:: TO DO ::
Scan the listing that follows and report how many lines contain "part". Write the number alone.
= = = =
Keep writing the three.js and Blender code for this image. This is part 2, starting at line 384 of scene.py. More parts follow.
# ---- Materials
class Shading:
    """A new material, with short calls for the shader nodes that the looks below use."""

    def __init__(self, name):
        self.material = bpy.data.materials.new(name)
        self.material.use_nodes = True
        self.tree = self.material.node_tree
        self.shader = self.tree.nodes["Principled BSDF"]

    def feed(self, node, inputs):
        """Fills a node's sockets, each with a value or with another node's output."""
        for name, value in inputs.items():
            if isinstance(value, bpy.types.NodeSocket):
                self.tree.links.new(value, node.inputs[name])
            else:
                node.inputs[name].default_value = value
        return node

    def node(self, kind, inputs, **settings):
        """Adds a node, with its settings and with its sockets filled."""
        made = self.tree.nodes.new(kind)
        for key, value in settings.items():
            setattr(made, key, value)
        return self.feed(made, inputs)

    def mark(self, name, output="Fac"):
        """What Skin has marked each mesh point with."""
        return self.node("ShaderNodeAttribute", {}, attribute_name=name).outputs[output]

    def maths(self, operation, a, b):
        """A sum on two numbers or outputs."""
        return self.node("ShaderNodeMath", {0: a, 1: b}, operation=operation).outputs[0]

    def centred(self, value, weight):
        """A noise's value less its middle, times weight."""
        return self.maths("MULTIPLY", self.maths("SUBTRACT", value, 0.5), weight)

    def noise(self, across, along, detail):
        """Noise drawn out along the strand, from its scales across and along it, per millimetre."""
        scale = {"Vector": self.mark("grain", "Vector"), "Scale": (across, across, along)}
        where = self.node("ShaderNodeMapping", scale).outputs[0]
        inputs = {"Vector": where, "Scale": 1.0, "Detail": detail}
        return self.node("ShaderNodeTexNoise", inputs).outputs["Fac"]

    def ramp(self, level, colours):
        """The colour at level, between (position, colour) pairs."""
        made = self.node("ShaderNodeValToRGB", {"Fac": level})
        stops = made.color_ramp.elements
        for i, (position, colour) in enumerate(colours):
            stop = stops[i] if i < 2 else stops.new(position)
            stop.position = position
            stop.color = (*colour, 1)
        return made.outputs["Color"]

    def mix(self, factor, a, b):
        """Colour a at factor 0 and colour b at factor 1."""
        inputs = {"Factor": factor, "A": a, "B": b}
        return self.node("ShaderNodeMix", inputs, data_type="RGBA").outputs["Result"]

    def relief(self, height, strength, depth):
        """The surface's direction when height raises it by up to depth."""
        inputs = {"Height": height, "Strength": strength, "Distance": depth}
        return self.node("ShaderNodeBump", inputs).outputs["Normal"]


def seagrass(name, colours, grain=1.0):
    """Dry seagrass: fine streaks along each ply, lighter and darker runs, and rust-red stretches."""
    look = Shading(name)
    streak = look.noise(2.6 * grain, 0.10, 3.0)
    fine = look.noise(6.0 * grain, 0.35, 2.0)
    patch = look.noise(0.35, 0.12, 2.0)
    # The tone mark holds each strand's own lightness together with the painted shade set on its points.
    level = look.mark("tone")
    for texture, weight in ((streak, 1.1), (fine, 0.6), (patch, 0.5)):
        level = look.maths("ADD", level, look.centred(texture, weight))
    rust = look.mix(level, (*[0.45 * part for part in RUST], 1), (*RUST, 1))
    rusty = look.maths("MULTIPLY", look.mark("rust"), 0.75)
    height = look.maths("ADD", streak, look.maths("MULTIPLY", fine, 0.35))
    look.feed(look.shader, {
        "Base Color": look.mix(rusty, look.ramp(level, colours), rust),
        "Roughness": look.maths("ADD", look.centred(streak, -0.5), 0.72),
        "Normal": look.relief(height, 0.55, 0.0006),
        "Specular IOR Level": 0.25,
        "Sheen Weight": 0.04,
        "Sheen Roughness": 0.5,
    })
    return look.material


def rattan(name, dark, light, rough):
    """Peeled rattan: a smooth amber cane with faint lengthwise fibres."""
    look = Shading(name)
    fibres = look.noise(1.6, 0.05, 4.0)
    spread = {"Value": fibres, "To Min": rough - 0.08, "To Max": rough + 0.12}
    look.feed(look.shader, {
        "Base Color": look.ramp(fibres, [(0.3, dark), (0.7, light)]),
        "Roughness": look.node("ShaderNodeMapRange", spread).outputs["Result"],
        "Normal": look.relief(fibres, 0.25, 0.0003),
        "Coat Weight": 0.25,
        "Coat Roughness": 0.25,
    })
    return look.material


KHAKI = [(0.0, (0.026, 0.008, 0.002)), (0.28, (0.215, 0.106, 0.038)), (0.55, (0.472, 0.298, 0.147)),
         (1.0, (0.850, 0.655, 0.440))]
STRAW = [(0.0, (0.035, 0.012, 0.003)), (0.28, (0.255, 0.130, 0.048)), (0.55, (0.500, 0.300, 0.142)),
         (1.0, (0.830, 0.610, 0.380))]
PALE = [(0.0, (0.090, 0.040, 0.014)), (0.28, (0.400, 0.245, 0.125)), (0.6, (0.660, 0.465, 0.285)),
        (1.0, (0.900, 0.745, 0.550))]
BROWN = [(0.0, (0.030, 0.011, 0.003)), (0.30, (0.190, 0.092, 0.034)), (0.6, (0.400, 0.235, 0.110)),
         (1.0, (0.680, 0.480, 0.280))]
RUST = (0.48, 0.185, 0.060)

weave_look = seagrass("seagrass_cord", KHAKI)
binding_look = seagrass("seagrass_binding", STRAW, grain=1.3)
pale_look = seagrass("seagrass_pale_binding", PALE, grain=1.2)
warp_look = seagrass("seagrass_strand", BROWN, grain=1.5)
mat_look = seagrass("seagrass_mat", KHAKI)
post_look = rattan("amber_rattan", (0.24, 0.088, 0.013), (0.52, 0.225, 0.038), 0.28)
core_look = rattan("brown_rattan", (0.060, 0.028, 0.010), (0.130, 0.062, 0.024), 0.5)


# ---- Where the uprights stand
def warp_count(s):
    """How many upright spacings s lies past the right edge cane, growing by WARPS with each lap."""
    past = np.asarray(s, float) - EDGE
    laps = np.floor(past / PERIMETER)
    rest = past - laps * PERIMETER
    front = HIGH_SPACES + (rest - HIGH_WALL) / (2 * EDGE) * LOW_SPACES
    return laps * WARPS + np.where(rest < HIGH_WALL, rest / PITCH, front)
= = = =
:: RESPONSE TO THIS TASK ::
2